Strong concerns about the proposed boundary change between Cork city and county councils were voiced in the Senate, with some of the measures branded “illogical”.
During a sometimes tetchy debate in the Upper House on Wednesday night, Government senators voiced strong concern to their own minister, John Paul Phelan, as to what they saw were “mistakes” contained in the bill.
Some of the loudest concerns were expressed by a number of Fine Gael Senators including Jerry Buttimer, Tim Lombard and Colm Burke over the proposed transfer of staff from the county to the city and the “bizarre” division of some townlands.
The Committee stage debate on the Local Government Bill 2018 was dominated by contributions by the Cork-based senators with opposition senators accusing them of “filibustering” on the Cork issue in a bid to avoid defeat on amendments relating to Galway city and county councils.
“We need to get this right, this is about the future of Cork, the transfer of up to 350 staff is a mammoth task,” said Mr Buttimer. Responding to opposition accusations that he and his colleagues were seeking to delay the bill, Mr Buttimer hit back by saying: “I'll talk for as long as I like on this bill.”
Mr Lombard raised concerns about the transfer of assets from the county to the city council area saying that without a full asset assessment liabilities and debts could be transferred and which could impact on balance sheets.
Mr Phelan said when transfers occur, all debts will transfer across too.

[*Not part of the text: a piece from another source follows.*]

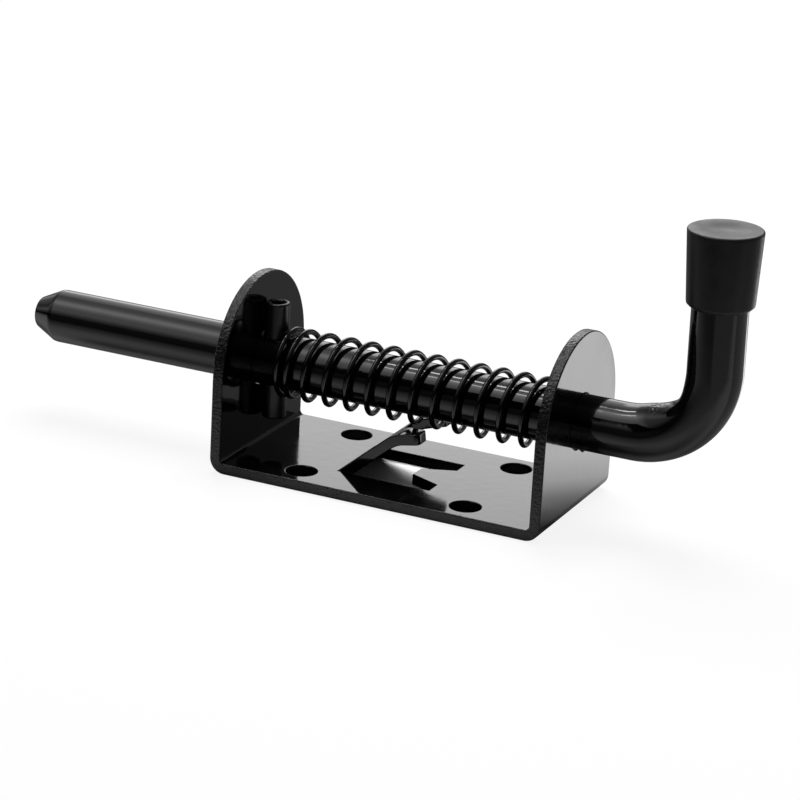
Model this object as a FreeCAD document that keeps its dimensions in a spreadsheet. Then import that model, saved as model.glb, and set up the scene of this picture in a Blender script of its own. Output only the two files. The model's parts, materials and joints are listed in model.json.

Several senators rose the issue that the debate was coinciding with the deadline day for staff in Cork County council to signal a willingness to transfer over to the City council, but Mr Lombard warned that the numbers willing to do so were “well short”.
The Minister acknowledged that the transfer of up to 85,000 people from one local authority area to another has been the cause of some difficulties locally and that concerns do exist.
Both Mr Lombard and Mr Buttimer expressed grave concerns about proposed divisions of existing townlands between the city and county, saying the division lines appear to have been done extremely crudely.
“We have made a mistake here, some townlands have been split up and we have departed from usual protocols. It is a bizarre and unique situation,” he said.
Mr Buttimer agreed by saying he could not understand why some houses in an area were left in the county and others were brought into the city.
“It doesn't seem to have been logically done,” he said. “We have driven stagecoaches through estates. I wonder do those who have done this realise what they are doing,” he added.